At this point, it’s important to distinguish between AI and robotics. Speaking recently to Wayne Holmes, Lecturer in the Institute of Educational Technology at the Open University, I discovered that these two things are oftentimes categorised together, most of the time subconsciously. “I do a lecture about AI in education, and the first question I ask is ‘when I say artificial intelligence what’s the first thing that comes into your head?’” says Wayne. “And then my next slide is a picture of a robot, and I ask who thought that, and almost half the group will always put their hands up.” The problem with this, explains Wayne, is that focusing on robots that are “easy to get photographs of” can detract from the very real applications of AI including algorithms, machine learning and processing, amongst other things. So when we think of an Asimov-style robot takeover, we are, in fact, miles away from the actual implementation of AI in education.
The people vs. AI
Although providing teachers time to focus on students that may need some extra help, and providing algorithms and data sets to allow for personalised learning and tracking of progress, using AI features cannot, as yet, replace the human element. Jörg Dräger, a physicist and Executive Board Member of independent foundation Bertelsmann Stiftung was also a member of the AI discussion panel at the WISE summit, and made the point that the use of AI in education is a positive step, and can indeed provide a “wonderful orientation tool in helping to personalise education,” but that we need to consider whether we are putting tech or pedagogy first. A pedagogical implementation then, is the most important element of educational development, says Jörg, and although the use of tech is something of a no-brainer in making the process of education more effective and efficient, it is ultimately a support for the human interaction that already exists within the classroom, rather than a replacement of it.
So, we’re not going to see a replacement of humans with robot teachers any time soon? Almost certainly not, says Wayne Holmes. “Intelligent teaching systems is one of the biggest areas in AI,” he says, but although these systems do replace a teaching function, there are elements of a human ability to judge emotion and explain difficult concepts that AIs simply do not possess just yet. However, there is a pressure from Big Tech to advance AI technology into this sphere, warns Wayne. “If big tech companies have their way, then there certainly will be a pressure [to replace human jobs with AIs] and I think it’s important that we make people aware of these possibilities, so people can challenge it,” he adds.

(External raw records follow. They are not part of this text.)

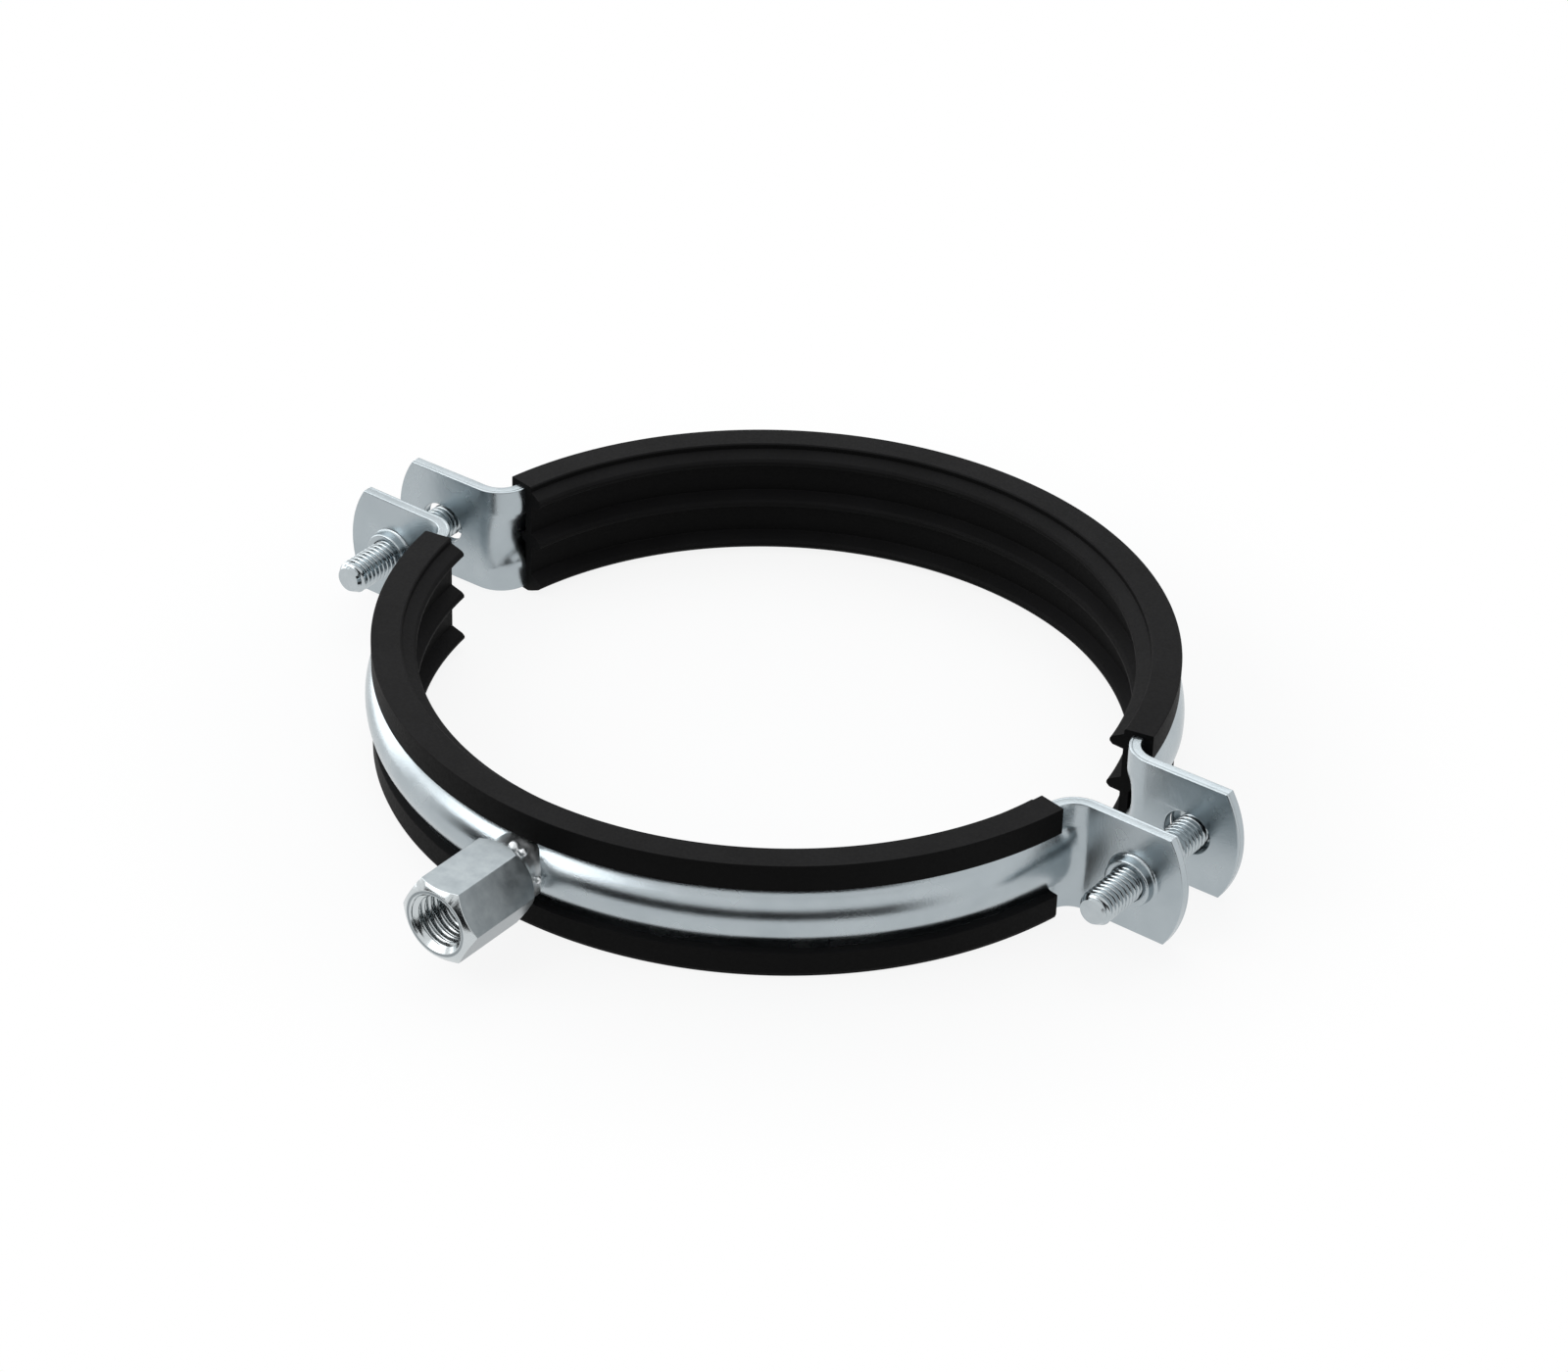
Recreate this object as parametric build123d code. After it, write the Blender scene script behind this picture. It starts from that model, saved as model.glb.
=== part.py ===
"""Two-screw lined pipe clamp, lying flat with the pipe axis upright.

Frame: origin at the middle of the pipe bore, +Z along the pipe axis, +X to the
right-hand ears, -Y out through the connection nut. All lengths are millimetres.
"""
import os
from math import atan, atan2, cos, degrees, pi, radians, sin, sqrt, tan

from build123d import *

os.makedirs("parts", exist_ok=True)

# Strip, the same for both halves
strip_width = 20.0
strip_thickness = 2.0
strip_inner_radius = 63.5
strip_outer_radius = strip_inner_radius + strip_thickness

# Pressed bead along the strip
bead_height = 2.7
bead_half_width = 5.9
bead_root_radius = 2.6
bead_run_out = 15.8            # degrees over which it sinks towards the bend
bead_at_bend = 1.5             # height left where the bend starts

# Bends, touching the ring's outer face and the ear's outer face
ear_inner_face = 6.3           # distance of the facing ear surfaces from the ring centre
ear_outer_face = ear_inner_face + strip_thickness
bend_radius = 4.0              # on the hollow side
bend_y = -(ear_outer_face + bend_radius)
bend_x = sqrt((strip_outer_radius + bend_radius) ** 2 - bend_y ** 2)
bend_start = -degrees(atan2(bend_y, bend_x))
bead_full_from = bend_start + bead_run_out

# Ears, measured outwards from the end of the bend
ear_straight = 15.1            # to the corners
ear_bulge = 2.9                # of the rounded end
ear_corner_x = bend_x + ear_straight
ear_tip_x = ear_corner_x + ear_bulge
screw_from_bend = 8.7
screw_x = bend_x + screw_from_bend

# Screws, M6 x 30 cheese head
screw_radius = 2.95
screw_length = 30.0
screw_tip_chamfer = 0.8
head_radius = 4.9
head_height = 3.6
head_edge_round = 0.6
head_edge_facet = 0.2
drive_slot_width = 1.7
drive_slot_depth = 1.8

# Threaded collars of the front half
screw_clearance = 0.05
collar_bore_radius = screw_radius + screw_clearance
collar_wall = 1.2
collar_radius = collar_bore_radius + collar_wall
collar_height = 2.0
collar_root_round = 0.9
collar_lip_round = 0.35
collar_entry_round = 0.6

# Slotted holes of the rear half
slot_play = 1.1                # height of the slot over the screw
slot_length = 8.4
slot_from_bend = 4.2
slot_height = 2 * screw_radius + slot_play

# The rear half sits turned a little about the pipe axis, and one head rests on its ear
cap_turn = 1.2                 # degrees
head_clearance = 0.03
seat_y = (ear_outer_face / cos(radians(cap_turn))
          + (screw_x + head_radius) * tan(radians(cap_turn)) + head_clearance)

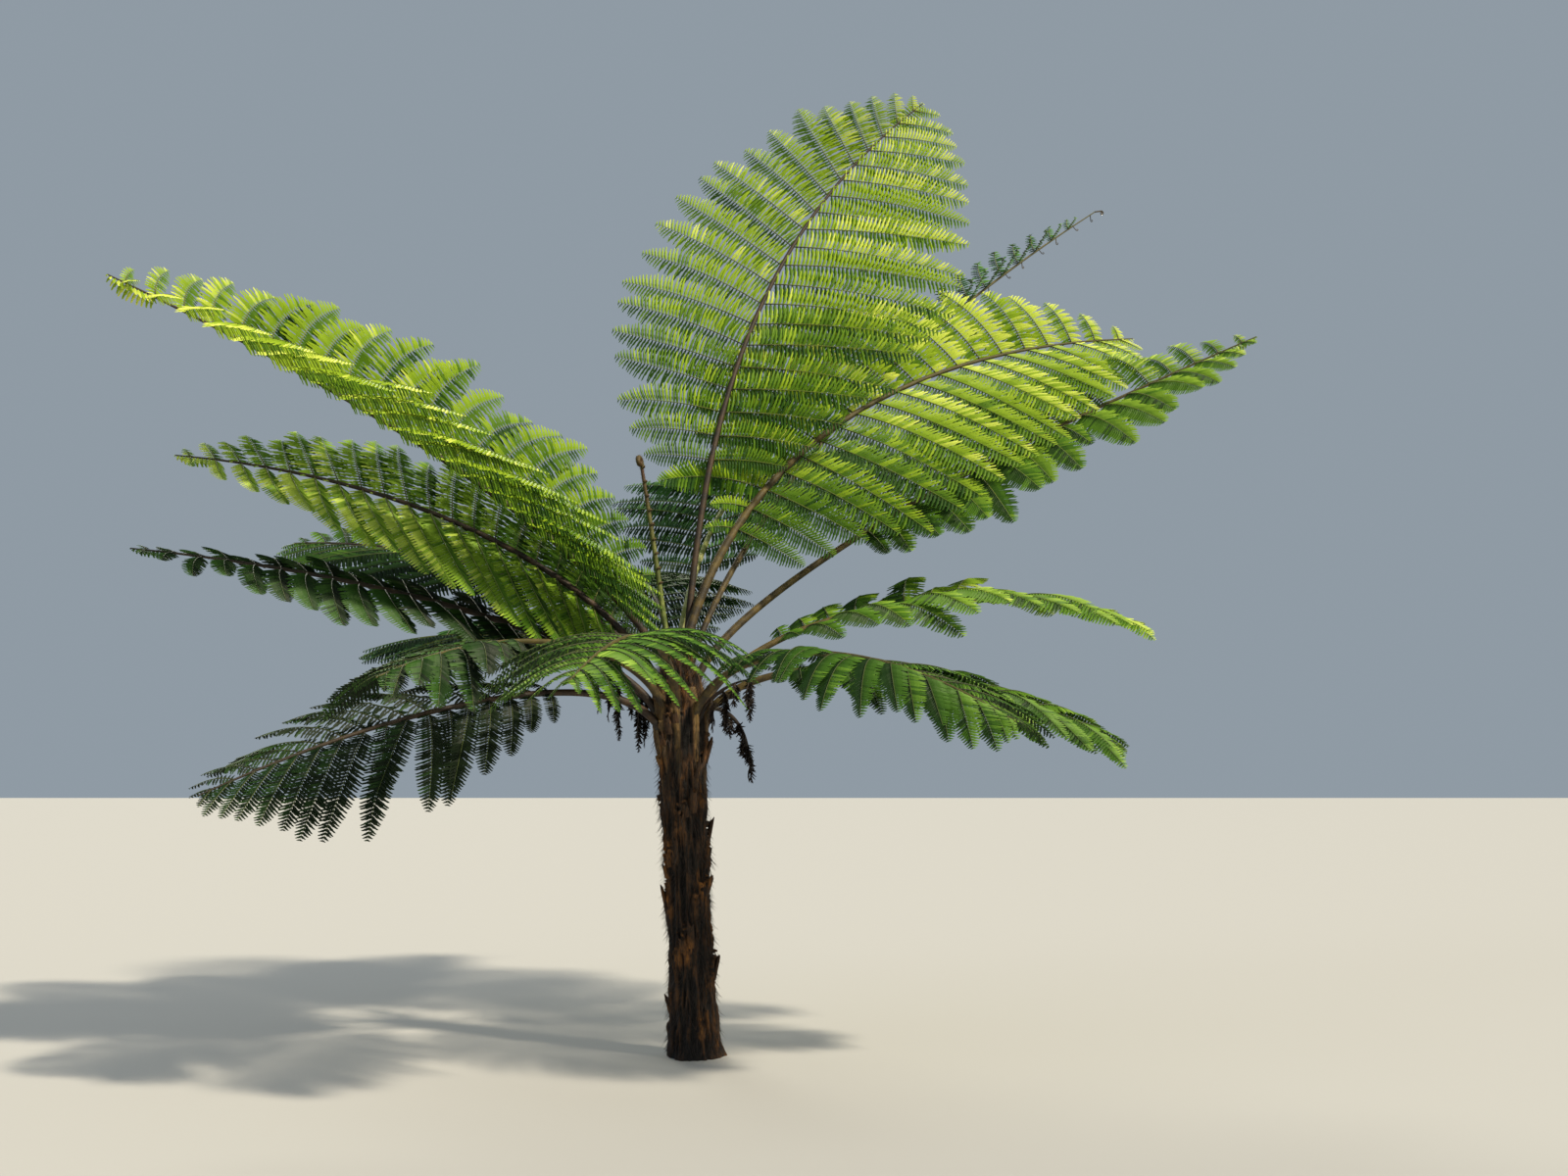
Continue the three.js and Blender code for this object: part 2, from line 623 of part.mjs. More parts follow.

For Yao Zhang, Founder and CEO of Roboterra, a Chinese company providing buildable robotics kits for children, a national AI strategy is required in order to make the most of the technology in education, while maintaining human-centric development. Speaking at the WISE summit, Yao also addressed the Big Tech problem, saying that it is unlikely for this to be an issue within the education sector, since it is so segmented. It is more likely that there will be a “large number of service providers with specific knowledge and skills,” she says. In this case then, and considering Wayne Holmes and Jörg Dräger’s views on the importance of the human in the classroom, AI is starting to look a lot less scary.
It’s all in the data
So, if AI is not about robot teachers and a vision of sci-fi-esque human subservience, then what is it? For education especially, it’s all about data. Personalisation, time-saving, and interactive classroom models all rely on the effective use of data, and that’s where AI comes in. The artificial intelligence in play in education right now is essentially very specific data analysis software, differentiating data sets, and interpreting them to allow for reports on student ability, individual pupil strengths and weaknesses, and so much more. Imagine a classroom full of students that are working on computers. As they complete their assignments, the computer logs how much time is spent on each task, which elements of the task each pupil puts most effort into, and so on and so on. This data is then collected and analysed by AI software to which the teacher has access, allowing them to view detailed analysis on how each student is performing with each subject or task, and which students may need extra help.
If you think of learning materials as a specific collection of data, software like this can also help with initially providing information in class. A teacher can enter data, or content, into a computer – or use pre-loaded content from available apps – and allow the AI to interpret the content and relay it to students, freeing up more time for the teacher to curate this content, and answer more intricate questions from students that the AI cannot source from the original data provided. AI could even help with assessment, providing the ability to collect a portfolio of work throughout the school term or year, rather than relying on somewhat clunky and anachronistic examinations. As Jingfang Hao stated during the WISE summit, knowledge is more about the brain’s processes than its content. Thanks to the advent of the internet, teachers are no longer unique vessels of knowledge, but rather curators and interpreters of knowledge, teaching their students how to find the information they need, and how to differentiate this from ‘fake news’, or dubious sources. Jörg Dräger agreed with this sentiment, making the point that part of a modern teacher’s job is teaching their students how and when to use the tech tools available to them, to learn.
It is the system, then, rather than the existence of the human, that has been and will continue to be altered by AI. From using the technology to build a portfolio of students’ skills and experiences, to relieving teachers of manually compiling reports and other time-consuming but relatively straightforward tasks, AI can be harnessed to revolutionise education around the world for the benefit of both students and teachers. But fear not, you’re not going to have to Turing Test your teaching staff any time soon; the human is here to stay, and – at least for now – robot teachers remain safely in the realm of science fiction.